Blue Lake National park lies in Quandamooka territory on Straddie / Minjerribah
The scrubs are gone, the hunting and the laughter.
The eagle is gone, the emu and the kangaroo are gone from this place.
The bora ring is gone.
The corroboree is gone.
And we are going.
(from a poem by Kath Walker / Oodgeroo Noonuccal from her first book, "We are Going" published in 1964.)
We are anchored off the northern end of North Stradbroke Island, Straddie to the locals and Minjerribah to its traditional owners, the Quandamooka people. The normally hot, sticky, stormy Brisbane summer weather has gone away for the moment, perhaps for a holiday (!) We are getting day after day of dry, sunny skies and light to moderate easterlies, perfect for anchoring on the east side of Moreton Bay or off the sheltered west coast of the big sand islands like Straddie.
Minjerribah is now mostly owned by what is left of the Quandamooka Aboriginal people, after a landmark Native Title decision in 2011 which saw most of North Stradbroke returned to their stewardship, as well as the southern end of Moreton to the north, Peel Island to the west and a fair bit of southern Moreton Bay. The Quandamooka people once roamed right through this area and on the mainland from the Logan River through to the Brisbane River. No doubt there was plenty of tucker to eat and life was generally easy before European colonisation, albeit with an average life expectancy about half the present day one!
Colonisation followed a familiar pattern as elsewhere. Despite early reports that the island's Quandamooka people were generous and hospitable to the ragbag of foreign stragglers who landed one way or another on Straddie's shores, they soon lost all of their land and were reduced in numbers by disease, the sorry remainder herded into a reservation at Myora, where there is a natural freshwater spring. If it wasn't for activism in the 60s, that would probably have been the end of the story. One of the Quandamookas, Kath Walker, became a well known poet and author and campaigned for Aboriginal rights at a time when the first Australians were denied citizenship in a land they had occupied for 50,000 years. She changed her name in disgust at the approach successive federal and state governments were dealing with Aboriginal affairs to Oodgeroo Noonuccal, a Quandamooka name.
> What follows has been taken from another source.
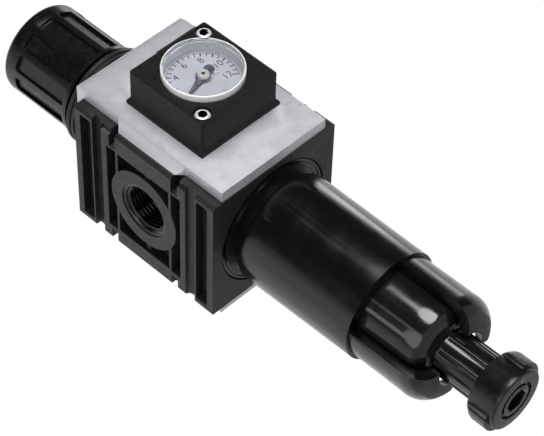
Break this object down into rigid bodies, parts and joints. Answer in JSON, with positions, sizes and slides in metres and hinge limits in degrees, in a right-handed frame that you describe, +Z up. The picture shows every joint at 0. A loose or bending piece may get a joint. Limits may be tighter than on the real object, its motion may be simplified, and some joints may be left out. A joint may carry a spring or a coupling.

She was instrumental in helping pave the way for the 1967 referendum which decisively confirmed Australian citizenship for all of its first people, but died before her island's Native Title determination came to fruition.
Today, Straddie is still very much a modern European Australian entity. Hundreds of SUVs and other vehicles pour off the car ferry from Cleveland every day, exploring the 4WD tracks, the Brown and Blue lakes and ocean side beaches. Dunwich, Amity and Point Lookout, the island's three settlements, are like any other small Australian seaside villages, inundated by summer crowds. However, there have been changes. The Quandamooka islanders now have a much bigger say in development and conservation and have helped to impose limits on destructive sand mining and are slowly asserting themselves. Interpretive signs have been erected wherever there are cultural and natural reminders of what went on before Australia was colonised.
They are often sad to read, giving a glimpse of a period in human history when people had an intimate self sustaining relationship with nature, rather than the out of control, consumerist Titanic that we have today.
Some visitors to Australia despair of its lack of 'culture' and the vacuous uniformity of its identikit towns and suburbs, but these indigenous links to the past, for those who care to find them, are like juicy half hidden currants in an otherwise tasteless Australian cultural dough.
In 2017, one of South East Queensland's electoral districts was named "Oodgeroo," in recognition of Oodgeroo Noonuccal's contribution to the fostering of a socially more enlightened Queensland.
Blue lake / Kulburra is a naturally occurring freshwater 'window' lake formed by seepage from the water table. You have to walk 3 km to it through the bush, which limits the number of gawpers considerably!
Freshwater Brown lake / Bummiera, looking suspiciously blue in this photo, is easy to access by day trippers and has a lovely, white beach.
These grass trees are all over the place in the eucalyptus understorey on the sand islands.